Data:
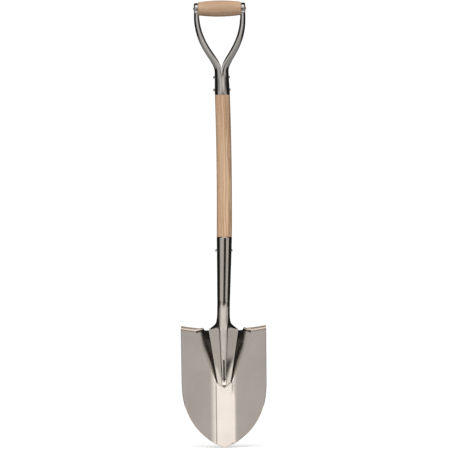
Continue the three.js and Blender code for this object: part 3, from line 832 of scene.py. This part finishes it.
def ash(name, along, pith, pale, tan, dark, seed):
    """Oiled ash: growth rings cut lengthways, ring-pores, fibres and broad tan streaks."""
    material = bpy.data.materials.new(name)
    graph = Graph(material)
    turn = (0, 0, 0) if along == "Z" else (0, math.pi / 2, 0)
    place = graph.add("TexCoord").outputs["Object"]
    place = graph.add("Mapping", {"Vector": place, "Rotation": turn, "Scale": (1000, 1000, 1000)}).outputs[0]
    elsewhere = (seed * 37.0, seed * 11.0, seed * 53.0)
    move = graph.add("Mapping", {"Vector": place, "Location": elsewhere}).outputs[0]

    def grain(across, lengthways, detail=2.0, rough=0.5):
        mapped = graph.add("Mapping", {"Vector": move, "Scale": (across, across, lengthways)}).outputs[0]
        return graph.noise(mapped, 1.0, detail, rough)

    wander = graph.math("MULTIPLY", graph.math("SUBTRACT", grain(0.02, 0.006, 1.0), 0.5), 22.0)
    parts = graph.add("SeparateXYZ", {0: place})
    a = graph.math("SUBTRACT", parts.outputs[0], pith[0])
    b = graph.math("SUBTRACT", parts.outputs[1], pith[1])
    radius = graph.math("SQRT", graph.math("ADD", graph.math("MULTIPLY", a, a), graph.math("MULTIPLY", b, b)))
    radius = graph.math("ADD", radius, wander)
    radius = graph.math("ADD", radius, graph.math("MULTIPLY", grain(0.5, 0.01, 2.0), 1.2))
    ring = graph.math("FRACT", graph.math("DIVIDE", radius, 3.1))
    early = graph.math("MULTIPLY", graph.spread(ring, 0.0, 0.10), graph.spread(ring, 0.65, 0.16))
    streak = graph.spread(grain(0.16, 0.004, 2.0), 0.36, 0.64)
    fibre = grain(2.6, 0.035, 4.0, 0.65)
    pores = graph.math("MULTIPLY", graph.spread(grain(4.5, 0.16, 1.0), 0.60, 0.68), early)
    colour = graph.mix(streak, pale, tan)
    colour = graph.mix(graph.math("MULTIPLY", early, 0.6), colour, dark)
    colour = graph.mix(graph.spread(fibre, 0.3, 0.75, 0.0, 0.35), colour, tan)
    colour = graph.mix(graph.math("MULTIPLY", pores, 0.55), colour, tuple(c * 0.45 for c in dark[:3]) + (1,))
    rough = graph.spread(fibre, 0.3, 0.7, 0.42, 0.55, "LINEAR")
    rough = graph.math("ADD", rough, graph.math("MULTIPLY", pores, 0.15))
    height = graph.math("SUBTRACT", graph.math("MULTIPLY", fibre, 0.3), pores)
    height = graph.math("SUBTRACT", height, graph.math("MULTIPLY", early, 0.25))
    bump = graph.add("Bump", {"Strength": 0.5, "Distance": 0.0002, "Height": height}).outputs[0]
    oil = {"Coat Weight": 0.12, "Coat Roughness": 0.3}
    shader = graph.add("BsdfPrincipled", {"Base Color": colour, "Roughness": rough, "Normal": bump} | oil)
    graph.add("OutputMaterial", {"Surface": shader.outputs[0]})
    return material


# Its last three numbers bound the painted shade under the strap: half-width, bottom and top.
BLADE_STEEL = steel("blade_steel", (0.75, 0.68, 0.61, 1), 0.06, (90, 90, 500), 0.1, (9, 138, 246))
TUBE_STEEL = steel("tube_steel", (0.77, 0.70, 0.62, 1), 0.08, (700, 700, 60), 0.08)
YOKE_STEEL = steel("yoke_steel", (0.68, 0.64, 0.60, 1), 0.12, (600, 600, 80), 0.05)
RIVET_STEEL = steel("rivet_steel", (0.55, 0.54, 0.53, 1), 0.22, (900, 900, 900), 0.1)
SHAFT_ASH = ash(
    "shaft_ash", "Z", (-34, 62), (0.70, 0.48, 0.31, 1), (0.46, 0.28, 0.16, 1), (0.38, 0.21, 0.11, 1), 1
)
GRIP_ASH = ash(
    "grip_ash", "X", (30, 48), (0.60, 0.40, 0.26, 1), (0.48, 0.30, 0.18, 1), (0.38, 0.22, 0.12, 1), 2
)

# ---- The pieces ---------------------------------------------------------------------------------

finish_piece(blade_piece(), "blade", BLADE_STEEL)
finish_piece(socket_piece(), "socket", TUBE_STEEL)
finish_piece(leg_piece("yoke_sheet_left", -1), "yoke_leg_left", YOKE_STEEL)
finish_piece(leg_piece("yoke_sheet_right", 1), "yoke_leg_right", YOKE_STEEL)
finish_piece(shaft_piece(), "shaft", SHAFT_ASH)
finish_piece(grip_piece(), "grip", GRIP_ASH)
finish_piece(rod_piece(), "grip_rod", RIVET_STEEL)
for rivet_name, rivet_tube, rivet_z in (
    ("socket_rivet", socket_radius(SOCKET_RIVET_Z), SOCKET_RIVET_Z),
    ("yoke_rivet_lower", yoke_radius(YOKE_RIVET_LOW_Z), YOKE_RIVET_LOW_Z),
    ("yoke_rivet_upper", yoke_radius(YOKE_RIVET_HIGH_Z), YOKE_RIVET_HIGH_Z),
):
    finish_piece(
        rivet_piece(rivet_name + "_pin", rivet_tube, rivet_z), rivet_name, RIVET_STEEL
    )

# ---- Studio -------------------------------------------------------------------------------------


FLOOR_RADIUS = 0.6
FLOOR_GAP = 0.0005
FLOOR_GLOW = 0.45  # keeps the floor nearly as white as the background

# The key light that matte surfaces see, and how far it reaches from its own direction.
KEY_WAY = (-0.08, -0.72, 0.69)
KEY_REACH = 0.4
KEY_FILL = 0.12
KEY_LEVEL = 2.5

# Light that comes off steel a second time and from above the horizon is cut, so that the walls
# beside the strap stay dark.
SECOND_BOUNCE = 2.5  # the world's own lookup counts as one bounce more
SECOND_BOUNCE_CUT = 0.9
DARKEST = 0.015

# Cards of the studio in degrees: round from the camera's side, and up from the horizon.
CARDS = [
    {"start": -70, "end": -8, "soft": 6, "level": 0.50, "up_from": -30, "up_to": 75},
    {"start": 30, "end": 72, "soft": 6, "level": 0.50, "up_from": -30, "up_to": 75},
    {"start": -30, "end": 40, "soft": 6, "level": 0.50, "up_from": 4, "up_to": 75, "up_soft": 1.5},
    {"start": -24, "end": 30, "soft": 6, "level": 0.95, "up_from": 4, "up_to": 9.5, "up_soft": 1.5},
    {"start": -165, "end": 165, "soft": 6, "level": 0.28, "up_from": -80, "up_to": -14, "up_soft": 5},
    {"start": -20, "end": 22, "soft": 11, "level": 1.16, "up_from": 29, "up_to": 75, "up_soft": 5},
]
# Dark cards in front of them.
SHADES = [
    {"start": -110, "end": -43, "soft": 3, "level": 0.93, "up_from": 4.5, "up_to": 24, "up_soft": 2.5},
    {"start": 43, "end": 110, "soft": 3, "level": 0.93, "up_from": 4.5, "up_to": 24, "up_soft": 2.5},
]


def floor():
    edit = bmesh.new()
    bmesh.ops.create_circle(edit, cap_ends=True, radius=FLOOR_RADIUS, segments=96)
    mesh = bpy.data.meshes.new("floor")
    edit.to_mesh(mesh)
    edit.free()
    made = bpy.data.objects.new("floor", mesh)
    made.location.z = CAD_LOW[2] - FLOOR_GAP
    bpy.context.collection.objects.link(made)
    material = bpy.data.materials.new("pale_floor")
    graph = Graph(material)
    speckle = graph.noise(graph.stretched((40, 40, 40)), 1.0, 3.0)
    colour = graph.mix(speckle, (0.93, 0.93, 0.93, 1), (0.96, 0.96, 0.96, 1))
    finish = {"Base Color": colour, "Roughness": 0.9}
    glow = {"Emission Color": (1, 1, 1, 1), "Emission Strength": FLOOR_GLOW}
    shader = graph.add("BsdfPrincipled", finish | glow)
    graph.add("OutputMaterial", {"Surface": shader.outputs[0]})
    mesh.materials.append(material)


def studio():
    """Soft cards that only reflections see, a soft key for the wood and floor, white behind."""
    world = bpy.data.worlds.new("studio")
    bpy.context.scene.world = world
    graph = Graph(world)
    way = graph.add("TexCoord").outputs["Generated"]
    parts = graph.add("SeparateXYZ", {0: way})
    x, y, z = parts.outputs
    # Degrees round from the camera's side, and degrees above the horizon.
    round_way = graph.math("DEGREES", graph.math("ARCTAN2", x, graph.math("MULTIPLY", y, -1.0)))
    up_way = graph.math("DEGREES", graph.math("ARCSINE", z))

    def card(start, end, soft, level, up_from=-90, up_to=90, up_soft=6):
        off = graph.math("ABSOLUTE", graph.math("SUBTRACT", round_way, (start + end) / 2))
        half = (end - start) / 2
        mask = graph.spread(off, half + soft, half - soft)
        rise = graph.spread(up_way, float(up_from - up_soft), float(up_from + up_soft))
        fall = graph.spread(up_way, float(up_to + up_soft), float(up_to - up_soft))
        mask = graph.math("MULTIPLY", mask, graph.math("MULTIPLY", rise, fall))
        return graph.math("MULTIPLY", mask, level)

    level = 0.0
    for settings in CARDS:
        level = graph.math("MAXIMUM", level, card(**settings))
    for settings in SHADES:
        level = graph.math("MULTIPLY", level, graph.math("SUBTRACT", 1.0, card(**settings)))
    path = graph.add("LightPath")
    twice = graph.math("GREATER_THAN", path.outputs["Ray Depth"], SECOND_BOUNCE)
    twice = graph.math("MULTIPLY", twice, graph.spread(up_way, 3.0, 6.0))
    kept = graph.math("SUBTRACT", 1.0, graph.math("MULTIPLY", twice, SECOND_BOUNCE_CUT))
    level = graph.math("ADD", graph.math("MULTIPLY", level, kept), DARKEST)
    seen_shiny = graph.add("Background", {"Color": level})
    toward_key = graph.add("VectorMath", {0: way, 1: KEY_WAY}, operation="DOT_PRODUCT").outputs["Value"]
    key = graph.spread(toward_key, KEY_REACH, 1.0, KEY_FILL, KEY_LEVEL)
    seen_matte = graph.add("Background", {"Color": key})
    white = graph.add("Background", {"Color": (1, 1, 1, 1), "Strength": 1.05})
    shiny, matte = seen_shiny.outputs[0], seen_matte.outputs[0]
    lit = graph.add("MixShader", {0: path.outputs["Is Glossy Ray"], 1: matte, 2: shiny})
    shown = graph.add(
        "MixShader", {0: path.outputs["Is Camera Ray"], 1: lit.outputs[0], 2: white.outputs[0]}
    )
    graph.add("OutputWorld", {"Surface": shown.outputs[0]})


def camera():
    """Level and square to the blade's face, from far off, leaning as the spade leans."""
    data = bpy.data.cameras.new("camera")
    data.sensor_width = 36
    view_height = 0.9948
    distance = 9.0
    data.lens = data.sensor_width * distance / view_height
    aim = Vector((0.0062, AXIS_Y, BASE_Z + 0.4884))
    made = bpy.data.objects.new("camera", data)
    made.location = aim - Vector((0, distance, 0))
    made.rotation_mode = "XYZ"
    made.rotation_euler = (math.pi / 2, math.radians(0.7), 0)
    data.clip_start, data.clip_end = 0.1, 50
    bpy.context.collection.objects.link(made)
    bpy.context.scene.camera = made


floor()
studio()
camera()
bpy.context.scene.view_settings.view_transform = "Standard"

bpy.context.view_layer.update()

---

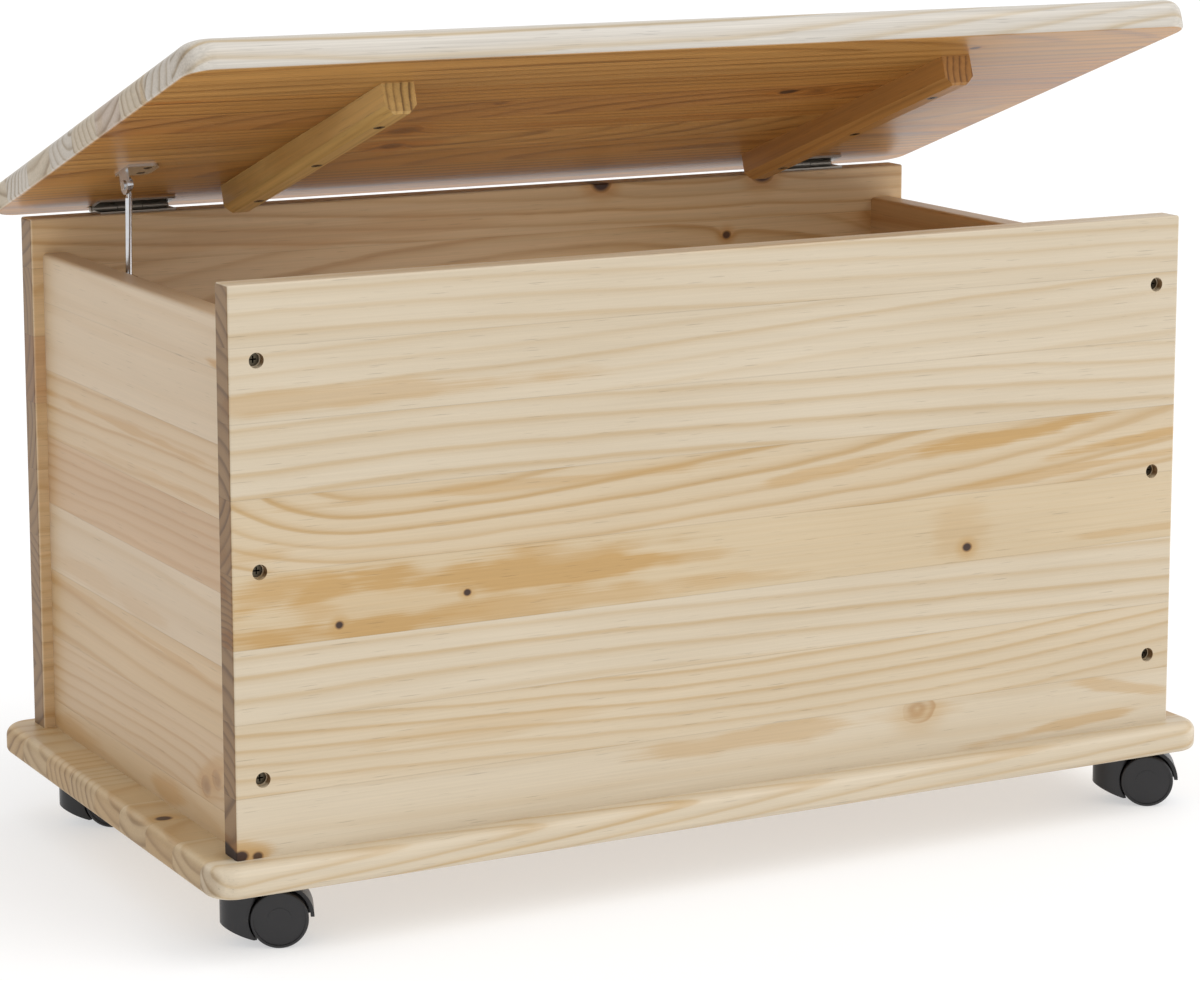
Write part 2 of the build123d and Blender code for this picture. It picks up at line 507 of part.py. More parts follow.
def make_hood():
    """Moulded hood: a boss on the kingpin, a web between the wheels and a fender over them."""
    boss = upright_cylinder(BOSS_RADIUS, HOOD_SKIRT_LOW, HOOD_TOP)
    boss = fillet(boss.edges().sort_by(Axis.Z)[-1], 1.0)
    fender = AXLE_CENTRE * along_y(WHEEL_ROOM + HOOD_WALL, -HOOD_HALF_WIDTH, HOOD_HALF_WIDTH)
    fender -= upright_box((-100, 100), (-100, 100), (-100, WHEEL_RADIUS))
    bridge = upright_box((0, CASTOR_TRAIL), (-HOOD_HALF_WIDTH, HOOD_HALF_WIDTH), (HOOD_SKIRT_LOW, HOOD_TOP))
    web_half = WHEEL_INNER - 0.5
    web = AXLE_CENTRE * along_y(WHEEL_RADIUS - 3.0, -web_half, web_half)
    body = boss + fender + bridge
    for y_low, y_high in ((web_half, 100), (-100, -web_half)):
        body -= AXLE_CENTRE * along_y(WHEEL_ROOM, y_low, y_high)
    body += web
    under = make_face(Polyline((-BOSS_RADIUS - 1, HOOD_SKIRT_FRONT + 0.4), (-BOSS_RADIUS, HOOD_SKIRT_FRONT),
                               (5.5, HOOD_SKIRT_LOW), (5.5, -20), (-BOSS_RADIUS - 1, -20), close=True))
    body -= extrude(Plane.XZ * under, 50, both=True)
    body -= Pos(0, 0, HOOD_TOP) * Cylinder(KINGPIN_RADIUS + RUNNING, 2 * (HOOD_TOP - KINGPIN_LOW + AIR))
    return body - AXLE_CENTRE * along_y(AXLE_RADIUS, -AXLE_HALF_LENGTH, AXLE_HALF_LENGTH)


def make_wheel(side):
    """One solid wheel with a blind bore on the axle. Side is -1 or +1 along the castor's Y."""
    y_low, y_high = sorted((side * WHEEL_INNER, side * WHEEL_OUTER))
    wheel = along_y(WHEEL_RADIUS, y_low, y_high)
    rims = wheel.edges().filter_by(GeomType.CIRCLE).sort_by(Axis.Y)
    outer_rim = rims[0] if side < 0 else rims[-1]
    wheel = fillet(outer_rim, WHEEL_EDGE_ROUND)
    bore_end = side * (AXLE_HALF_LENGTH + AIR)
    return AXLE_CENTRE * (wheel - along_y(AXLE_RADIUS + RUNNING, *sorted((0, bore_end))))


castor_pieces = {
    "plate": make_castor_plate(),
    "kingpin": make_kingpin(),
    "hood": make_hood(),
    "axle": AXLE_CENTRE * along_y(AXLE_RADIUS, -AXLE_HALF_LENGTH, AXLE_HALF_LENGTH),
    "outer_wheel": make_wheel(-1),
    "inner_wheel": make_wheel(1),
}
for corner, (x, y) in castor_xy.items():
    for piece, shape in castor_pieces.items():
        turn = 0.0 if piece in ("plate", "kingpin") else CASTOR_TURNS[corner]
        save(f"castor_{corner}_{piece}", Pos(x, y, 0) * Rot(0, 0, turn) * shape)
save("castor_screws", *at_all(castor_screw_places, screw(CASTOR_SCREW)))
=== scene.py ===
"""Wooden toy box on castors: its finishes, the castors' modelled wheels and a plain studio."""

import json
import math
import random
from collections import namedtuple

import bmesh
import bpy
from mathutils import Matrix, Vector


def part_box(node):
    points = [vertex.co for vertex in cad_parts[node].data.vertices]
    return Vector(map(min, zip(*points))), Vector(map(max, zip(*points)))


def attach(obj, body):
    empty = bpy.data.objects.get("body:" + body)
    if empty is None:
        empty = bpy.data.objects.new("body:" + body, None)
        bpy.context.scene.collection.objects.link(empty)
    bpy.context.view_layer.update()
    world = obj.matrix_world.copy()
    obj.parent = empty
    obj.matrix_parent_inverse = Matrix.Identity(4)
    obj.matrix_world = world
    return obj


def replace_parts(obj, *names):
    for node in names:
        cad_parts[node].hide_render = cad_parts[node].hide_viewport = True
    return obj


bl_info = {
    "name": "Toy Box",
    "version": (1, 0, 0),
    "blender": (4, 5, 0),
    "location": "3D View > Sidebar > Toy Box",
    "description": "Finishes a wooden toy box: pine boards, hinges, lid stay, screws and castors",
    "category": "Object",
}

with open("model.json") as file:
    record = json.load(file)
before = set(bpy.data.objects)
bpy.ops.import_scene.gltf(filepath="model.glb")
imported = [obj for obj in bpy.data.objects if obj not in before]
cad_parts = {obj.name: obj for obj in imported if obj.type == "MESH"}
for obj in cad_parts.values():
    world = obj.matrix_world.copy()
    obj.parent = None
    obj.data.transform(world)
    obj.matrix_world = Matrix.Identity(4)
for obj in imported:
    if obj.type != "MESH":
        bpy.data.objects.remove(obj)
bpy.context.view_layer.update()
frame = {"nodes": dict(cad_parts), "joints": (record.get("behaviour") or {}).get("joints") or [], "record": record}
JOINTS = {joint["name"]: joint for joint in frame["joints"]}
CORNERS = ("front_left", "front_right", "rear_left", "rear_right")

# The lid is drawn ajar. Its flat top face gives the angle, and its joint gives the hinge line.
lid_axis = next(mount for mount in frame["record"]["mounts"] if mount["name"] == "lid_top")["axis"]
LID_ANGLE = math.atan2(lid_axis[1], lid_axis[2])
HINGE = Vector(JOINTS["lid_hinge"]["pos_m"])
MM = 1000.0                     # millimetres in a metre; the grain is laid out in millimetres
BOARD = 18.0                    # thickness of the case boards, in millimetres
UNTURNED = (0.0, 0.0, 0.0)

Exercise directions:
The lines to transcribe begin at the line with "rims = wheel.edges().filter_by(GeomType.CIRCLE).sort_by(Axis.Y)" and end at the line with "imported = [obj"; copy them exactly, both ends included.

Answer for this exercise:
    rims = wheel.edges().filter_by(GeomType.CIRCLE).sort_by(Axis.Y)
    outer_rim = rims[0] if side < 0 else rims[-1]
    wheel = fillet(outer_rim, WHEEL_EDGE_ROUND)
    bore_end = side * (AXLE_HALF_LENGTH + AIR)
    return AXLE_CENTRE * (wheel - along_y(AXLE_RADIUS + RUNNING, *sorted((0, bore_end))))


castor_pieces = {
    "plate": make_castor_plate(),
    "kingpin": make_kingpin(),
    "hood": make_hood(),
    "axle": AXLE_CENTRE * along_y(AXLE_RADIUS, -AXLE_HALF_LENGTH, AXLE_HALF_LENGTH),
    "outer_wheel": make_wheel(-1),
    "inner_wheel": make_wheel(1),
}
for corner, (x, y) in castor_xy.items():
    for piece, shape in castor_pieces.items():
        turn = 0.0 if piece in ("plate", "kingpin") else CASTOR_TURNS[corner]
        save(f"castor_{corner}_{piece}", Pos(x, y, 0) * Rot(0, 0, turn) * shape)
save("castor_screws", *at_all(castor_screw_places, screw(CASTOR_SCREW)))
=== scene.py ===
"""Wooden toy box on castors: its finishes, the castors' modelled wheels and a plain studio."""

import json
import math
import random
from collections import namedtuple

import bmesh
import bpy
from mathutils import Matrix, Vector


def part_box(node):
    points = [vertex.co for vertex in cad_parts[node].data.vertices]
    return Vector(map(min, zip(*points))), Vector(map(max, zip(*points)))


def attach(obj, body):
    empty = bpy.data.objects.get("body:" + body)
    if empty is None:
        empty = bpy.data.objects.new("body:" + body, None)
        bpy.context.scene.collection.objects.link(empty)
    bpy.context.view_layer.update()
    world = obj.matrix_world.copy()
    obj.parent = empty
    obj.matrix_parent_inverse = Matrix.Identity(4)
    obj.matrix_world = world
    return obj


def replace_parts(obj, *names):
    for node in names:
        cad_parts[node].hide_render = cad_parts[node].hide_viewport = True
    return obj


bl_info = {
    "name": "Toy Box",
    "version": (1, 0, 0),
    "blender": (4, 5, 0),
    "location": "3D View > Sidebar > Toy Box",
    "description": "Finishes a wooden toy box: pine boards, hinges, lid stay, screws and castors",
    "category": "Object",
}

with open("model.json") as file:
    record = json.load(file)
before = set(bpy.data.objects)
bpy.ops.import_scene.gltf(filepath="model.glb")
imported = [obj for obj in bpy.data.objects if obj not in before]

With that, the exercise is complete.